# Can you feed raw chicken to pigs?



## Looking4ewes (Apr 30, 2006)

I purchased chicken leg quarters to feed my dogs at $.45/lb. I purchased complete pig grower from the feed store at $1.40 a pound. Got me thinking......

Wendy


----------



## Farmerga (May 6, 2010)

I wouldn't feed raw chicken to pigs. $1.40/lb pig feed? That is a total rip off. I feel bad about the 16 cents a pound feed that I have to buy.


----------



## Lazy J (Jan 2, 2008)

Looking4ewes said:


> I purchased chicken leg quarters to feed my dogs at $.45/lb. I purchased complete pig grower from the feed store at $1.40 a pound. Got me thinking......
> 
> Wendy


You are paying $2,800/per ton for a grower feed?!?!?!?

WOW

The most expeinsive nursery feed I sell is only in the $1500/ton range and it has many specialty ingredients.

If you are truly paying $1.40/lb you are being taken advantage of.

Jim


----------



## mekasmom (Jan 19, 2010)

Pigs could easily eat raw chicken. You want something else with some carbs too, so they grow faster.


----------



## HeritagePigs (Aug 11, 2009)

I pay 13 cents per pound for 16% complete sow feed.

If you feed them nothing but chicken they will have problems.
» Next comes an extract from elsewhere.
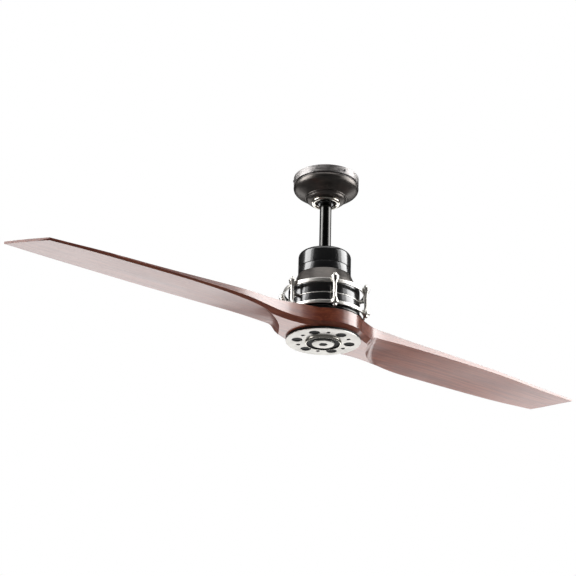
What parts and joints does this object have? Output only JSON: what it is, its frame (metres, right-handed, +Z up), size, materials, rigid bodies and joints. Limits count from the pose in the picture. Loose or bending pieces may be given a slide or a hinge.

Pigs are not dogs.


----------



## Rogo (Jan 1, 2006)

Well, if you're gonna feed raw chicken, you better be feeding the proper amount of food grade diatomaceous earth (DE) daily to prevent salmonella, who knows what else, plus death.
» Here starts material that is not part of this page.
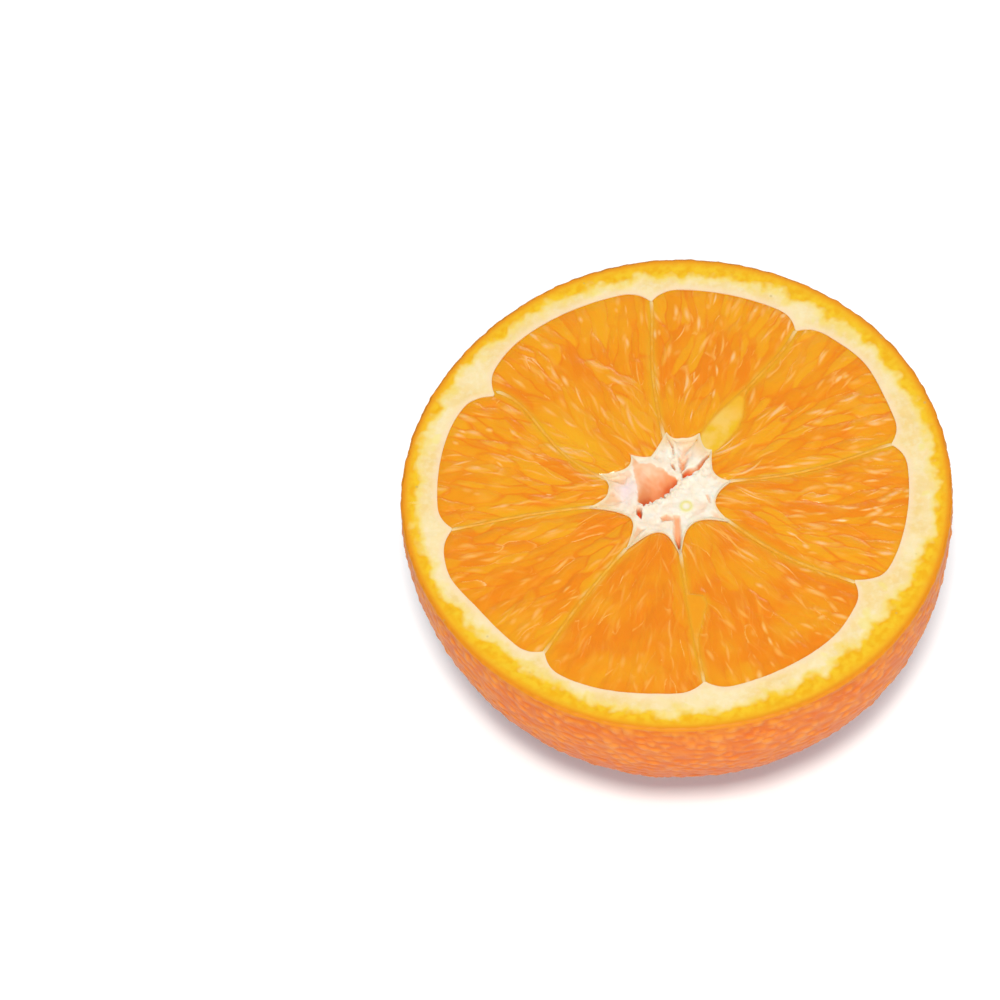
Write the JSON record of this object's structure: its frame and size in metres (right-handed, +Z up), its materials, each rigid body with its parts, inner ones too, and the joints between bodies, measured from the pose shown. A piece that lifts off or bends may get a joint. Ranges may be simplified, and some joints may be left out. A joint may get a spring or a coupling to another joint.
{
  "type": "orange half",
  "caption": "Halved orange lying on its rind with the cut face up: pale pith ring, wedges of juicy pulp between thin walls, and a torn hollow core.",
  "frame": {"origin": "middle of the small flat on the rind that the half rests on", "axes": "+Z up along the fruit's axis, out of the cut face; +X right and +Y away as seen from the picture's side"},
  "size_m": [0.0783, 0.0784, 0.0413],
  "materials": {
    "pulp": "wet and glossy, translucent orange juice sacs",
    "rind": "waxy orange peel with fine pores",
    "pith": "matt cream pith that turns yellow towards the skin",
    "core": "matt white fibrous core, pinkish in its hollow"
  },
  "bodies": {
    "root": {"orange_half": "pulp"}
  },
  "joints": []
}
Now if you cook the chicken to its proper temperature, that's a different story, although many don't feed meat to their pigs as a steady menu item.

Knowing how store bought meat is fed/tended, I don't want it in my system even when it's cooked.

The purpose of raising your own meat is not to use the critters as a garbage disposal, but to improve what goes into your body.

But this is just my opinion.


----------



## olivehill (Aug 17, 2009)

Are you sure you're not paying $0.14 per lb for grower? I'm in the central Michigan area and I can give you a list of many, many stores that sell pig feed for far less than $70.00 per 50 lb bag.  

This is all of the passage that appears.